> **Problem**: Send back exactly the lines from the opening line of the records below through the one with "s.channel_deep, face_out, channel)".

> **Material**:
==================================================

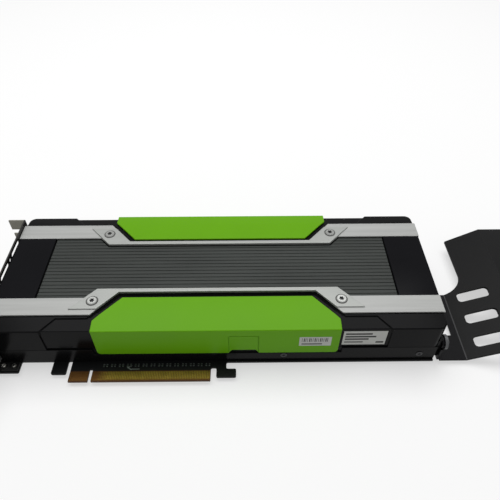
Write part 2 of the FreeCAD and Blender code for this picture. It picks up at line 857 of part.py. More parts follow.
def make_cover(name, side):
    """Coloured moulded cover, wrapped over the fold of the shroud and proud of it."""
    piece = new_piece(name)
    inner = s.recess_deep
    outer = s.recess_deep - s.cover_thick
    rest = s.deck_high - inner
    face = s.deck_high - outer
    section = [
        (outward(side, s.cover_inner), rest),
        (outward(side, s.rail_outer), rest),
        (outward(side, duct_half - inner), s.fold_high - inner),
        (outward(side, duct_half - inner), s.cover_low),
        (outward(side, duct_half - outer), s.cover_low),
        (outward(side, duct_half - outer), s.fold_high - outer),
        (outward(side, s.rail_outer), face),
        (outward(side, s.cover_inner), face),
    ]
    add(piece, "YZ_Plane", s.cover_mid - s.cover_half, s.cover_mid + s.cover_half, section)
    triangles = [
        [(s.cover_mid + hand * cover_half_top, outward(side, s.cover_inner)),
         (s.cover_mid + hand * s.cover_half, outward(side, s.cover_inner)),
         (s.cover_mid + hand * s.cover_half, outward(side, s.cover_wide))]
        for hand in (-1, 1)
    ]
    cut(piece, "XY_Plane", s.fold_high - inner, face, *triangles)
    middle = s.cover_mid + s.notch_middle
    face_out = outward(side, duct_half - outer)
    face_in = outward(side, duct_half - inner)
    low, high = (face_out, face_in) if side < 0 else (face_in, face_out)
    notch = [(middle - s.notch_half_low, s.cover_low), (middle + s.notch_half_low, s.cover_low),
             (middle + s.notch_half_top, s.cover_low + s.notch_high),
             (middle - s.notch_half_top, s.cover_low + s.notch_high)]
    cut(piece, "XZ_Plane", low, high, notch)
    channel = box_ring(middle - s.notch_half_low, middle + s.notch_half_low,
                       s.cover_low, s.channel_top)
    if side < 0:
        cut(piece, "XZ_Plane", face_out, face_out + s.channel_deep, channel)
    else:
        cut(piece, "XZ_Plane", face_out - s.channel_deep, face_out, channel)

    def low_corner(edge):
        spot = edge.BoundBox
        ends = near(spot.XMin, s.cover_mid - s.cover_half)
        ends = ends or near(spot.XMin, s.cover_mid + s.cover_half)
        return runs_along(edge, "y") and ends and near(spot.ZMin, s.cover_low)
    round_edges(piece, s.cover_round, low_corner)
    return piece


def make_end_plates():
    """Flat plates that close the duct's top between the rails, either side of the window."""
    io_plate = new_piece("io_end_plate")
    gap = s.part_gap
    low = outward(-1, s.rail_inner - gap)
    high = outward(1, s.rail_inner - gap)
    top = s.deck_high + s.plate_thick
    add(io_plate, "XY_Plane", s.deck_high, top,
        box_ring(-duct_io, window_io - gap, low, high))
    tail_plate = new_piece("tail_end_plate")
    add(tail_plate, "XY_Plane", s.deck_high, top,
        box_ring(window_tail + gap, duct_tail, low, high))
    return [io_plate, tail_plate]


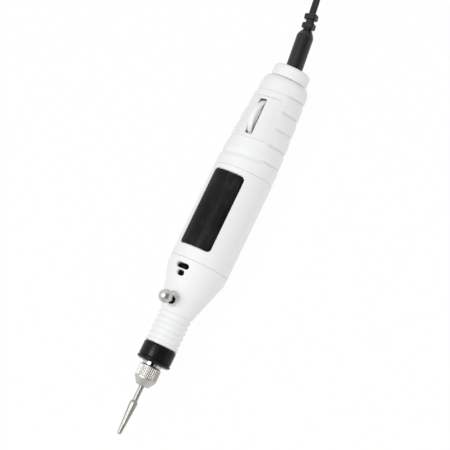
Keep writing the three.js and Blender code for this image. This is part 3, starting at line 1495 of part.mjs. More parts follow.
// The moulded plug body: a cylinder, a shoulder, a neck and two ribs
function plugOvermould() {
  const full = PLUG_RADIUS * 2;
  const shoulder = PLUG_BODY_LENGTH + PLUG_SHOULDER_LENGTH;
  const bendShare = 0.35; // of the shoulder, where it has rounded over
  const narrowedShare = 0.25;
  const heightShare = 0.8;
  const bend = mix(PLUG_BODY_LENGTH, shoulder, bendShare);
  const sections = [
    [0, full - PLUG_EDGE * 2, full - PLUG_EDGE * 2],
    [PLUG_EDGE, full, full],
    [PLUG_BODY_LENGTH, full, full],
    [bend, mix(full, PLUG_NECK_WIDTH, narrowedShare), full * heightShare],
    [shoulder, PLUG_NECK_WIDTH, PLUG_NECK_HEIGHT],
  ];
  let at = shoulder;
  for (let i = 0; i < RELIEF_RIB_COUNT; i++) {
    at += RELIEF_GAP_LENGTH;
    sections.push([at, PLUG_NECK_WIDTH, PLUG_NECK_HEIGHT]);
    sections.push([at + PLUG_EDGE / 2, RELIEF_RIB_WIDTH, RELIEF_RIB_HEIGHT]);
    at += RELIEF_RIB_LENGTH;
    sections.push([at - PLUG_EDGE / 2, RELIEF_RIB_WIDTH, RELIEF_RIB_HEIGHT]);
    sections.push([at, PLUG_NECK_WIDTH, PLUG_NECK_HEIGHT]);
  }
  const rings = sections.map(([distance, width, height]) => {
    const { place, along } = plugLine(distance);
    return levelRing(place, along, width, height, roundShares(SHAFT_SIDES));
  });
  const socket = ring(
    plugFront - OVERRUN,
    plugFront + PLUG_ROOT_DEPTH + SEAT_GAP,
    PLUG_BARREL_RADIUS + SEAT_GAP,
    0,
    SHAFT_SIDES,
  );
  return piece("plug_overmould", loft(rings).subtract(socket), "charcoal");
}

// A smooth curve whose frames stay level, so that a flat cord lies flat
class LevelCurve extends THREE.CatmullRomCurve3 {
  computeFrenetFrames(steps) {
    const frames = { tangents: [], normals: [], binormals: [] };
    for (let i = 0; i <= steps; i++) {
      const along = this.getTangentAt(i / steps);
      const side = new THREE.Vector3(0, 0, 1).cross(along).normalize();
      frames.tangents.push(along);
      frames.normals.push(along.clone().cross(side));
      frames.binormals.push(side);
    }
    return frames;
  }
}

// A free stretch of the cord, through points chosen by hand
function cordStretch(name, points) {
  const path = new LevelCurve(points.map((p) => new THREE.Vector3(...p)));
  const corners = CORD_SECTION_SHARES.map(
    ([across, above]) =>
      new THREE.Vector2((above * CORD_THICKNESS) / 2, (across * CORD_WIDTH) / 2),
  );
  const steps = Math.round(path.getLength() / CORD_STEP);
  const settings = { steps, bevelEnabled: false, extrudePath: path };
  const made = new THREE.ExtrudeGeometry(new THREE.Shape(corners), settings);
  return piece(name, solid(made), "charcoal");
}

// The coil's middle: its first loop goes on from the lead's last point
const coilStartRadius = COIL_RADIUS + (COIL_PITCH * COIL_LAYER_TURNS) / 2;
const [leadEndX, leadEndY] = LEAD_POINTS[LEAD_POINTS.length - 1];
const coilMiddle = [leadEndX + SEAT_GAP, leadEndY - coilStartRadius];

// A place on the coil, by the count of turns wound so far
function coilPlace(turns) {
  const layer = Math.min(Math.floor(turns / COIL_LAYER_TURNS), COIL_LAYERS - 1);
  const within = turns - layer * COIL_LAYER_TURNS;
  const inward = layer % 2 ? COIL_LAYER_TURNS - within : within;
  const radius = coilStartRadius - COIL_PITCH * inward;
  let climbed = 0;
  for (let k = 1; k < COIL_LAYERS; k++) {
    const at = k * COIL_LAYER_TURNS;
    climbed += smooth(turns, at - COIL_CLIMB_TURNS / 2, at + COIL_CLIMB_TURNS / 2);
  }
  const angle = turns * Math.PI * 2;
  return new THREE.Vector3(
    coilMiddle[0] + radius * Math.sin(angle),
    coilMiddle[1] + radius * Math.cos(angle),
    COIL_LIFT + CORD_THICKNESS / 2 + climbed * COIL_LAYER_STEP,
  );
}

// The least gap between stretches of the coil that lie half a turn or more apart
function coilGap(points) {
  const apart = Math.round(COIL_LOOP_STEPS / 2);
  let least = Infinity;
  points.forEach((a, i) => {
    points.slice(i + apart).forEach((b) => {
      const level = Math.hypot(a.x - b.x, a.y - b.y) - CORD_WIDTH;
      const rise = Math.abs(a.z - b.z) - CORD_THICKNESS;
      const gap = level > 0 && rise > 0 ? Math.hypot(level, rise) : Math.max(level, rise);
      least = Math.min(least, gap);
    });
  });
  return least;
}

// The coil: one unbroken flat cord through all its loops
function cordCoil() {
  const turns = COIL_LAYERS * COIL_LAYER_TURNS;
  const steps = Math.round(turns * COIL_LOOP_STEPS);
  const points = Array.from({ length: steps + 1 }, (_, i) => coilPlace((i / steps) * turns));
  const rings = points.map((place, i) => {
    const along = new THREE.Vector3(1, 0, 0);
    if (i > 0 && i < steps) along.subVectors(points[i + 1], points[i - 1]).normalize();
    return levelRing(place, along, CORD_WIDTH, CORD_THICKNESS, CORD_SECTION_SHARES);
  });
  console.log("least gap between the coil's turns, mm: " + coilGap(points).toFixed(2));
  return piece("cord_coil", loft(rings), "charcoal");
}

// The tie: a flat band round the coil's bundle
function coilTie() {
  const spread = COIL_LAYER_TURNS * COIL_PITCH + CORD_WIDTH;
  const pile = (COIL_LAYERS - 1) * COIL_LAYER_STEP + CORD_THICKNESS;
  const hole = roundedRectangle(spread + SEAT_GAP * 4, pile + SEAT_GAP * 2, CORD_THICKNESS);
  const band = roundedRectangle(
    spread + SEAT_GAP * 4 + TIE_THICKNESS * 2,
    pile + SEAT_GAP * 2 + TIE_THICKNESS * 2,
    CORD_THICKNESS + TIE_THICKNESS,
  );
  const outer = raised(band, 0, 0, -TIE_WIDTH / 2, TIE_WIDTH / 2);
  const inner = raised(hole, 0, 0, -TIE_WIDTH, TIE_WIDTH);
  const middle = COIL_LIFT - SEAT_GAP - TIE_THICKNESS + pile / 2 + SEAT_GAP + TIE_THICKNESS;
  const made = outer
    .subtract(inner)
    .rotate([90, 0, 0])
    .translate([COIL_RADIUS, 0, middle])
    .rotate([0, 0, TIE_TURN])
    .translate([coilMiddle[0], coilMiddle[1], 0]);
  return piece("coil_tie", made, "black");
}

const adapterMiddle = ADAPTER_START + ADAPTER_LENGTH / 2;

// A half of the adapter's case: an outline with a bevel round its outer face
function caseHalf(depth) {
  const outline = roundedRectangle(
    ADAPTER_LENGTH - ADAPTER_BEVEL * 2,
    ADAPTER_WIDTH - ADAPTER_BEVEL * 2,
    ADAPTER_CORNER - ADAPTER_BEVEL,
  );
  const settings = {
    depth: depth - ADAPTER_BEVEL,
    bevelEnabled: true,
    bevelThickness: ADAPTER_BEVEL,
    bevelSize: ADAPTER_BEVEL,
    bevelSegments: 1,
    curveSegments: CORNER_STEPS,
  };
  const whole = solid(new THREE.ExtrudeGeometry(outline, settings));
  const reach = ADAPTER_LENGTH;
  const below = box([-reach, -reach, -reach], [reach, reach, 0]);
  return whole.subtract(below);
}

// The wall adapter: two case halves, two blades and the cord's relief
function wallAdapter() {
  const backDepth = ADAPTER_BACK_DEPTH - SEAT_GAP / 2;
  const frontDepth = ADAPTER_DEPTH - ADAPTER_BACK_DEPTH - SEAT_GAP / 2;
  const back = caseHalf(backDepth)
    .rotate([180, 0, 0])
    .translate([adapterMiddle, ADAPTER_ACROSS, backDepth]);
  let front = caseHalf(frontDepth).translate([
    adapterMiddle,
    ADAPTER_ACROSS,
    ADAPTER_DEPTH - frontDepth,
  ]);
  const bladeMiddle = ADAPTER_START + ADAPTER_LENGTH - BLADE_END_DISTANCE;
  const blades = ["left", "right"].map((side, i) => {
    const y = ADAPTER_ACROSS + (i ? -1 : 1) * (BLADE_SPACING / 2);
    const shape = new THREE.Shape();
    const half = BLADE_WIDTH / 2;
    const low = ADAPTER_DEPTH - BLADE_ROOT;
    const high = ADAPTER_DEPTH + BLADE_LENGTH;
    shape.moveTo(-half, low);
    shape.lineTo(half, low);
    shape.lineTo(half, high - BLADE_CHAMFER);
    shape.lineTo(half - BLADE_CHAMFER, high);
    shape.lineTo(BLADE_CHAMFER - half, high);
    shape.lineTo(-half, high - BLADE_CHAMFER);
    const settings = { depth: BLADE_THICKNESS, bevelEnabled: false };
    const blade = new THREE.ExtrudeGeometry(shape, settings).rotateX(Math.PI / 2);
    blade.translate(bladeMiddle, y + BLADE_THICKNESS / 2, 0);
    const width = half + SEAT_GAP;
    const thick = BLADE_THICKNESS / 2 + SEAT_GAP;
    const pocket = box(
      [bladeMiddle - width, y - thick, low - SEAT_GAP],
      [bladeMiddle + width, y + thick, high],
    );
    front = front.subtract(pocket);
    return piece("adapter_blade_" + side, solid(blade), "nickel");
  });
  const reliefEnd = ADAPTER_START - SEAT_GAP;
  const along = new THREE.Vector3(1, 0, 0);
  const flareShare = 0.75; // of the relief's length, where its flare begins
  const flareWidthShare = 0.6;
  const flareHeightShare = 0.8;
  const flareWidth = mix(ADAPTER_RELIEF_END_WIDTH, ADAPTER_RELIEF_WIDTH, flareWidthShare);
  const relief = loft(
    [
      [0, ADAPTER_RELIEF_END_WIDTH, ADAPTER_RELIEF_END_HEIGHT],
      [flareShare, flareWidth, ADAPTER_RELIEF_HEIGHT * flareHeightShare],
      [1, ADAPTER_RELIEF_WIDTH, ADAPTER_RELIEF_HEIGHT],
    ].map(([share, width, height]) => {
      const x = mix(reliefEnd - ADAPTER_RELIEF_LENGTH, reliefEnd, share);
      const place = new THREE.Vector3(x, ADAPTER_ACROSS, ADAPTER_BACK_DEPTH);
      return levelRing(place, along, width, height, roundShares(SMALL_SIDES));
    }),
  );
  return [
    piece("adapter_back", back, "charcoal"),
    piece("adapter_front", front, "charcoal"),
    piece("adapter_relief", relief, "charcoal"),
    ...blades,
  ];
}

// The pen lies on its barrel, and its middle is over the origin
const pen = new THREE.Group();
pen.position.set(-penLength / 2, 0, barrelRadius);
pen.add(
  engravingBit(),
  colletNut(),
  collet(),
  spindle(),
  ...bearing("front", frontBearing),
  ...bearing("rear", rearBearing),
  retainerClip(),
  noseCap(),
  noseHousing(),
  lockPin(),
  lockKnob(),
  ...lockGuide(),
  lockSpring(),
  coupling(),
  ...motorMount(),
  ...motorCan(),
  motorEndCap(),
  ...motorMagnets(),
  motorCore(),
  ...motorWindings(),
  ...motorShaft(),
  ...motorBrushes(),
  barrelHousing(),
  labelPlate(),
  gripHousing(),
  wheelCover(),
  ...speedWheel(),
  potentiometer(),
  circuitBoard(),
  ...motorWires(),
  rearCap(),
  ...powerSocket(),
  contactBarrel(),
  plugOvermould(),
);

const lead = new THREE.Group();
lead.add(
  cordStretch("cord_lead", LEAD_POINTS),
  cordCoil(),
  cordStretch("cord_tail", TAIL_POINTS),
  coilTie(),
  ...wallAdapter(),
);

const engravingPen = new THREE.Group();
engravingPen.add(pen, lead);

export default engravingPen;
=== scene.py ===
"""Electric engraving pen on its power lead: fine surfaces, finishes, studio and camera.

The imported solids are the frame. What shows of them is made again as surfaces worked out on grids
of two parameters. Shapes are in millimetres: a station counts from the bit's tip along the pen,
a turn counts round its axis from the top, and every grid ends as places in the shared frame.
"""

import json
import math
import types

import bpy
import numpy as np
from mathutils import Matrix, Vector


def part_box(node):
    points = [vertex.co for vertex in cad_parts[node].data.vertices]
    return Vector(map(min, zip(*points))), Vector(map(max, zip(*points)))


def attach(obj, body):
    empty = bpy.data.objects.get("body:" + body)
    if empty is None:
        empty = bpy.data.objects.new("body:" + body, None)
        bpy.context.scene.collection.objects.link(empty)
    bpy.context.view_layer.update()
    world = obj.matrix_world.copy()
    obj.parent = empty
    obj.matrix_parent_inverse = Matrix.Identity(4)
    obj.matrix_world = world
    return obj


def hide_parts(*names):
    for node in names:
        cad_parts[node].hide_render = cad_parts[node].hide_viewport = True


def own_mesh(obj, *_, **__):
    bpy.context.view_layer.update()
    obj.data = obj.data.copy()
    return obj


bl_info = {
    "name": "Electric engraving pen",
    "version": (1, 0, 0),
    "blender": (4, 5, 0),
    "location": "View3D > Sidebar > Engraving pen",
    "description": "Builds the pen's surfaces, lead, finishes and studio on its packed solids",
    "category": "Object",
}

MM = 0.001

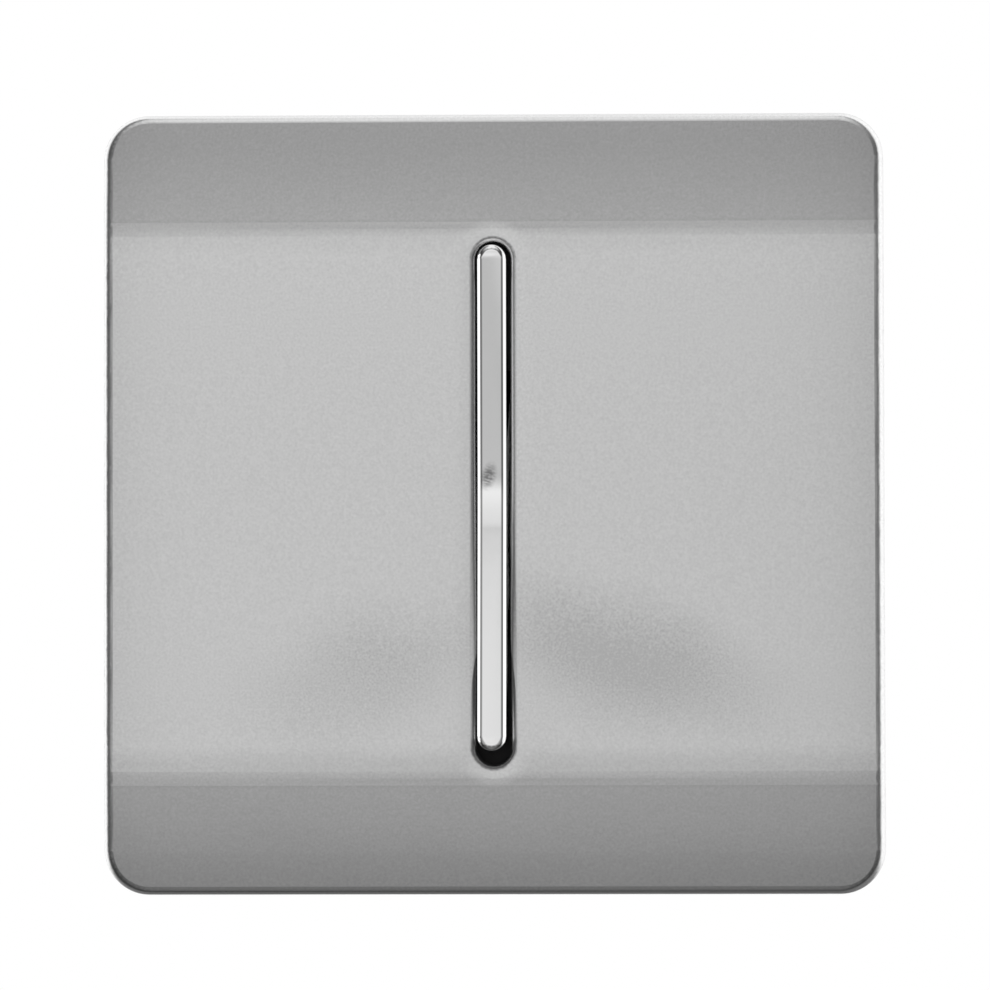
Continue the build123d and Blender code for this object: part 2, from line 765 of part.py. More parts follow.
def switch_cover():
    """The tray in the body's mouth: it closes the contact chamber and carries the rocker in two ears."""
    low = body_bottom + body_wall + piece_gap
    high = body_top - body_wall - piece_gap
    corner = body_corner - body_wall
    outline = rounded_between((-cover_half, cover_half), (low, high), corner)
    inside = between((-cover_half + cover_rim, cover_half - cover_rim), (low + cover_rim, high - cover_rim))
    cover = along_y(outline, cover_front_gap, cover_back)
    cover -= along_y(inside, -through, cover_face)
    swing = barrel_length * sin(radians(rocker_tilt))
    reach = barrel_radius + barrel_clearance
    opening = RectangleRounded(2 * reach, 2 * (reach + swing), barrel_opening_corner)
    cover -= along_y(opening, cover_face - through, cover_back + through)
    cover += ear() + mirror(ear(), Plane.YZ)
    for x in terminals.values():
        peg = Pos(x, screw_height) * Rectangle(block_peg, block_peg)
        cover += along_y(peg, cover_face, terminal_depth - block_front - piece_gap)
    return cover


def body_screws():
    """The four self-tapping screws that pull the body's flange against the frame."""
    tip = -frame_depth + body_screw_tip_gap
    end = flange_thickness + body_screw_head_height
    screw = turned(
        (0, tip),
        (body_screw_point, tip),
        (body_screw_radius, tip + body_screw_radius),
        (body_screw_radius, flange_thickness),
        (body_screw_head, flange_thickness),
        (body_screw_head, end - body_screw_bevel),
        (body_screw_head - body_screw_bevel, end),
        (0, end),
    )
    return Compound(children=[Pos(x, 0, z) * screw for x, z in body_screws_at])


pieces = {
    "front_plate": front_plate(),
    "mounting_frame": mounting_frame(),
    "body_screws": body_screws(),
    "switch_body": switch_body(),
    "switch_cover": switch_cover(),
    "rocker": rocker(),
    "plunger": plunger(),
    "plunger_spring": plunger_spring(),
    "contact_rocker": contact_rocker(),
    "moving_tips": moving_tips(),
    "contact_tip_l1": fixed_tip(1),
    "contact_tip_l2": fixed_tip(-1),
    "contact_strip_l1": contact_strip_l1(),
    "contact_strip_l2": contact_strip_l2(),
    "common_strip": common_strip(),
}
for name, place in terminals.items():
    pieces[f"terminal_block_{name}"] = terminal_block(place)
    pieces[f"terminal_screw_{name}"] = terminal_screw(place)

os.makedirs("parts", exist_ok=True)
for name, piece in pieces.items():
    export_step(piece, f"parts/{name}.step")
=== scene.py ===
"""The looks of a slim rocker light switch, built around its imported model. Metres, +Z up, the room on -Y."""

import math

import bmesh
import bpy
from mathutils import Matrix, Vector


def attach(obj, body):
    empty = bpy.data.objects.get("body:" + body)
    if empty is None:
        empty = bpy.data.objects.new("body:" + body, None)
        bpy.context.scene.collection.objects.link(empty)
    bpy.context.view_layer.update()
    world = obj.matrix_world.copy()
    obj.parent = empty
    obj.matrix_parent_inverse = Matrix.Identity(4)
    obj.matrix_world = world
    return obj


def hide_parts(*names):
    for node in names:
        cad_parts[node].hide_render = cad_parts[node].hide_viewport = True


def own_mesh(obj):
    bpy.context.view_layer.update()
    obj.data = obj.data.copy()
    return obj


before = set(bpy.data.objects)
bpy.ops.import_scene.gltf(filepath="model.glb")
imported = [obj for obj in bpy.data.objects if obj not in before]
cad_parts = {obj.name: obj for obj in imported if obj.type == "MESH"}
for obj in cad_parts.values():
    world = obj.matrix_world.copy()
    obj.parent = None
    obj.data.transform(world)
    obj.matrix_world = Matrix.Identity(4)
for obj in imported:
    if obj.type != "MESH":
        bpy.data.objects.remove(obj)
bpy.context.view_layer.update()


# Camera
# A long lens looks almost square at the front, a little from the right and from below. The plate fills
# four fifths of the picture.
mm = 0.001
camera_distance = 0.7
camera_yaw = math.radians(1.665)
camera_pitch = math.radians(-1.674)
camera_roll = math.radians(-0.128)
camera_target = Vector((0.205, -9.0, 0.882)) * mm
lens_mm = 230.3

towards_camera = Vector((
    math.sin(camera_yaw) * math.cos(camera_pitch),
    -math.cos(camera_yaw) * math.cos(camera_pitch),
    math.sin(camera_pitch),
))
camera_data = bpy.data.cameras.new("camera")
camera_data.lens = lens_mm
camera_data.sensor_width = 36
camera_data.clip_start = 0.01
camera = bpy.data.objects.new("camera", camera_data)
bpy.context.scene.collection.objects.link(camera)
camera.matrix_world = (
    Matrix.Translation(camera_target + camera_distance * towards_camera)
    @ (-towards_camera).to_track_quat("-Z", "Y").to_matrix().to_4x4()
    @ Matrix.Rotation(camera_roll, 4, "Z")
)
bpy.context.scene.camera = camera


# Studio
# Diffuse light is level from all round. What the metal mirrors is a white room behind the object, and in
# front of it softboxes round the camera, above and at both sides, with dark gaps between them.
def feed(tree, socket, value):
    """Gives a socket a number, or links the result of another node to it."""
    if isinstance(value, (int, float)):
        socket.default_value = value
    else:
        tree.links.new(value, socket)


def math_node(tree, operation, *values):
    """A Math node fed by results or numbers, and its own result."""
    node = tree.nodes.new("ShaderNodeMath")
    node.operation = operation
    for socket, value in zip(node.inputs, values):
        feed(tree, socket, value)
    return node.outputs[0]


def blend_numbers(tree, share, first, second):
    """A number that goes from the first to the second as the share goes from 0 to 1."""
    node = tree.nodes.new("ShaderNodeMix")
    for name, value in (("Factor", share), ("A", first), ("B", second)):
        feed(tree, node.inputs[name], value)
    return node.outputs["Result"]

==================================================

> **Task output**:
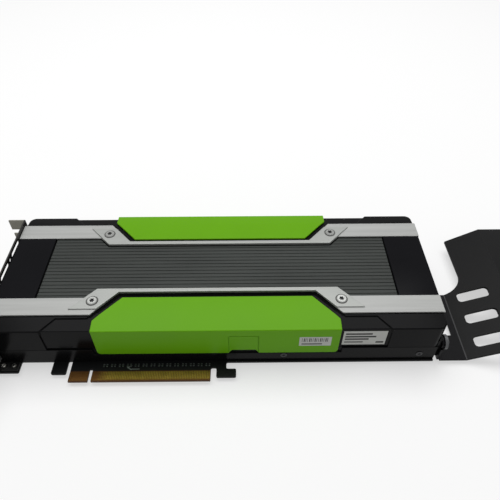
Write part 2 of the FreeCAD and Blender code for this picture. It picks up at line 857 of part.py. More parts follow.
def make_cover(name, side):
    """Coloured moulded cover, wrapped over the fold of the shroud and proud of it."""
    piece = new_piece(name)
    inner = s.recess_deep
    outer = s.recess_deep - s.cover_thick
    rest = s.deck_high - inner
    face = s.deck_high - outer
    section = [
        (outward(side, s.cover_inner), rest),
        (outward(side, s.rail_outer), rest),
        (outward(side, duct_half - inner), s.fold_high - inner),
        (outward(side, duct_half - inner), s.cover_low),
        (outward(side, duct_half - outer), s.cover_low),
        (outward(side, duct_half - outer), s.fold_high - outer),
        (outward(side, s.rail_outer), face),
        (outward(side, s.cover_inner), face),
    ]
    add(piece, "YZ_Plane", s.cover_mid - s.cover_half, s.cover_mid + s.cover_half, section)
    triangles = [
        [(s.cover_mid + hand * cover_half_top, outward(side, s.cover_inner)),
         (s.cover_mid + hand * s.cover_half, outward(side, s.cover_inner)),
         (s.cover_mid + hand * s.cover_half, outward(side, s.cover_wide))]
        for hand in (-1, 1)
    ]
    cut(piece, "XY_Plane", s.fold_high - inner, face, *triangles)
    middle = s.cover_mid + s.notch_middle
    face_out = outward(side, duct_half - outer)
    face_in = outward(side, duct_half - inner)
    low, high = (face_out, face_in) if side < 0 else (face_in, face_out)
    notch = [(middle - s.notch_half_low, s.cover_low), (middle + s.notch_half_low, s.cover_low),
             (middle + s.notch_half_top, s.cover_low + s.notch_high),
             (middle - s.notch_half_top, s.cover_low + s.notch_high)]
    cut(piece, "XZ_Plane", low, high, notch)
    channel = box_ring(middle - s.notch_half_low, middle + s.notch_half_low,
                       s.cover_low, s.channel_top)
    if side < 0:
        cut(piece, "XZ_Plane", face_out, face_out + s.channel_deep, channel)
    else:
        cut(piece, "XZ_Plane", face_out - s.channel_deep, face_out, channel)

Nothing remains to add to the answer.